## EXERCISE OBJECTIVE
Below is a listing; copy all of it exactly.

■ ■ ■

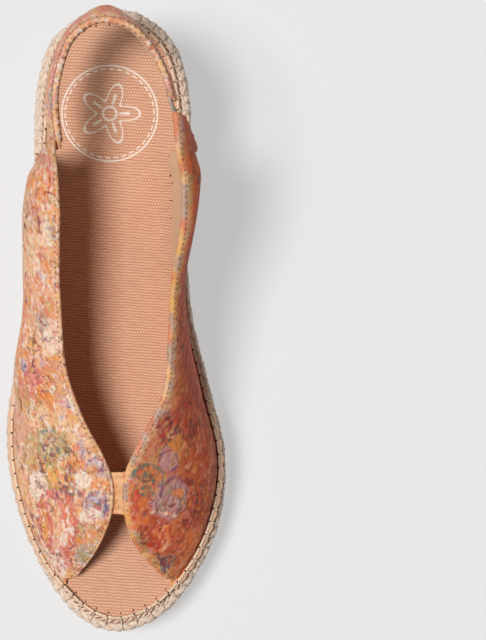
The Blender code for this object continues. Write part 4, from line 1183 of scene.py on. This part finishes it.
def medial_print(cloth):
    lay = cloth
    # the broad rust washes and the wine wash on this wall are partly print and partly painted shade
    lay.patch(8.1, 0.55, 10, "rust", 0.5, long=1.6)
    lay.patch(8.9, 0.72, 9, "rust", 0.5, long=1.6)
    lay.patch(6.3, 0.55, 9, "rust", 0.5, long=1.5)
    lay.specks(7.6, 0.55, 12, "wine", 0.62, long=1.8, size=1.6)
    lay.specks(9.5, 0.6, 12, "wine", 0.62, long=1.8, size=1.6)
    lay.specks(12.3, 0.6, 8, "navy", 0.55, size=1.6)
    lay.patch(11.2, 0.5, 10, "wine", 0.35, long=1.8)
    lay.patch(6.5, 0.87, 6, "tan", 0.7)
    lay.specks(7.2, 0.77, 7.2, "plum", 0.40)
    lay.specks(7.3, 0.80, 6.5, "red", 0.52)
    lay.patch(7.05, 0.74, 2.6, "peach", 0.8)
    lay.specks(6.9, 0.72, 5.5, "navy", 0.5)
    lay.specks(6.6, 0.84, 4.5, "rose", 0.5)
    lay.patch(6.6, 0.66, 4.0, "yellow", 0.75, long=1.5)
    lay.patch(6.2, 0.72, 4.5, "lavender", 0.75, long=1.3, turn=40)
    lay.ring(6.15, 0.72, 4.4, "violet", 0.6, broken=0.4)
    lay.patch(5.6, 0.85, 7.0, "tan", 0.8)
    lay.flower(5.6, 0.84, 6.2, 5, ("orange", "teal", "yellow", "wine"), 0)
    lay.ring(5.6, 0.84, 6.4, "teal", 1.0, broken=0.35)
    lay.specks(5.5, 0.86, 6.8, "teal", 0.52)
    lay.patch(5.45, 0.95, 2.6, "pink", 0.9)
    lay.patch(4.75, 0.68, 8.0, "lavender", 0.85, long=1.25, turn=-20)
    lay.ring(4.8, 0.66, 6.0, "violet", 0.8, long=1.3, turn=-20, broken=0.4)
    lay.specks(4.75, 0.66, 6.5, "grey", 0.5, size=1.8)
    lay.specks(4.9, 0.62, 4.0, "violet", 0.52)
    lay.patch(4.9, 0.62, 2.6, "orange", 0.8)
    lay.streak(4.2, 0.72, 13, 1.0, 70, "cream", 0.85)
    lay.petal(4.75, 0.95, 18, 7.5, 178, ("red", "coral", "orange"))
    lay.streak(4.7, 0.93, 14, 0.7, 178, "wine", 0.5)
    lay.petal(3.35, 0.80, 17, 13, 205, ("red", "rust", "orange"))
    lay.petal(3.1, 0.74, 13, 8, 170, ("red", "orange", "peach"))
    lay.specks(3.3, 0.78, 7, "red", 0.52)
    lay.specks(4.3, 0.48, 7, "wine", 0.52, long=1.5)
    lay.patch(3.1, 0.98, 4.5, "olive", 0.7, long=1.6)
    lay.specks(3.0, 0.95, 4, "wine", 0.6)
    lay.patch(1.85, 0.84, 5.0, "grey", 0.8)
    lay.specks(1.8, 0.82, 5.6, "plum", 0.38)
    lay.specks(1.75, 0.76, 4.6, "teal", 0.5)
    lay.patch(1.95, 0.97, 4.0, "yellow", 0.75, long=1.6)
    lay.patch(2.4, 0.40, 7, "orange", 0.5)
    # another broad rust wash low on the wall: partly painted shade
    lay.patch(5.7, 0.37, 8, "rust", 0.5)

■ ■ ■

## SOLVED PROBLEM
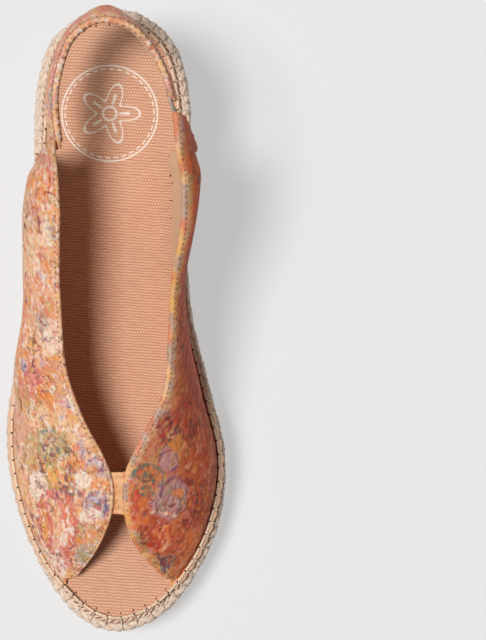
The Blender code for this object continues. Write part 4, from line 1183 of scene.py on. This part finishes it.
def medial_print(cloth):
    lay = cloth
    # the broad rust washes and the wine wash on this wall are partly print and partly painted shade
    lay.patch(8.1, 0.55, 10, "rust", 0.5, long=1.6)
    lay.patch(8.9, 0.72, 9, "rust", 0.5, long=1.6)
    lay.patch(6.3, 0.55, 9, "rust", 0.5, long=1.5)
    lay.specks(7.6, 0.55, 12, "wine", 0.62, long=1.8, size=1.6)
    lay.specks(9.5, 0.6, 12, "wine", 0.62, long=1.8, size=1.6)
    lay.specks(12.3, 0.6, 8, "navy", 0.55, size=1.6)
    lay.patch(11.2, 0.5, 10, "wine", 0.35, long=1.8)
    lay.patch(6.5, 0.87, 6, "tan", 0.7)
    lay.specks(7.2, 0.77, 7.2, "plum", 0.40)
    lay.specks(7.3, 0.80, 6.5, "red", 0.52)
    lay.patch(7.05, 0.74, 2.6, "peach", 0.8)
    lay.specks(6.9, 0.72, 5.5, "navy", 0.5)
    lay.specks(6.6, 0.84, 4.5, "rose", 0.5)
    lay.patch(6.6, 0.66, 4.0, "yellow", 0.75, long=1.5)
    lay.patch(6.2, 0.72, 4.5, "lavender", 0.75, long=1.3, turn=40)
    lay.ring(6.15, 0.72, 4.4, "violet", 0.6, broken=0.4)
    lay.patch(5.6, 0.85, 7.0, "tan", 0.8)
    lay.flower(5.6, 0.84, 6.2, 5, ("orange", "teal", "yellow", "wine"), 0)
    lay.ring(5.6, 0.84, 6.4, "teal", 1.0, broken=0.35)
    lay.specks(5.5, 0.86, 6.8, "teal", 0.52)
    lay.patch(5.45, 0.95, 2.6, "pink", 0.9)
    lay.patch(4.75, 0.68, 8.0, "lavender", 0.85, long=1.25, turn=-20)
    lay.ring(4.8, 0.66, 6.0, "violet", 0.8, long=1.3, turn=-20, broken=0.4)
    lay.specks(4.75, 0.66, 6.5, "grey", 0.5, size=1.8)
    lay.specks(4.9, 0.62, 4.0, "violet", 0.52)
    lay.patch(4.9, 0.62, 2.6, "orange", 0.8)
    lay.streak(4.2, 0.72, 13, 1.0, 70, "cream", 0.85)
    lay.petal(4.75, 0.95, 18, 7.5, 178, ("red", "coral", "orange"))
    lay.streak(4.7, 0.93, 14, 0.7, 178, "wine", 0.5)
    lay.petal(3.35, 0.80, 17, 13, 205, ("red", "rust", "orange"))
    lay.petal(3.1, 0.74, 13, 8, 170, ("red", "orange", "peach"))
    lay.specks(3.3, 0.78, 7, "red", 0.52)
    lay.specks(4.3, 0.48, 7, "wine", 0.52, long=1.5)
    lay.patch(3.1, 0.98, 4.5, "olive", 0.7, long=1.6)
    lay.specks(3.0, 0.95, 4, "wine", 0.6)
    lay.patch(1.85, 0.84, 5.0, "grey", 0.8)
    lay.specks(1.8, 0.82, 5.6, "plum", 0.38)
    lay.specks(1.75, 0.76, 4.6, "teal", 0.5)
    lay.patch(1.95, 0.97, 4.0, "yellow", 0.75, long=1.6)
    lay.patch(2.4, 0.40, 7, "orange", 0.5)
    # another broad rust wash low on the wall: partly painted shade
    lay.patch(5.7, 0.37, 8, "rust", 0.5)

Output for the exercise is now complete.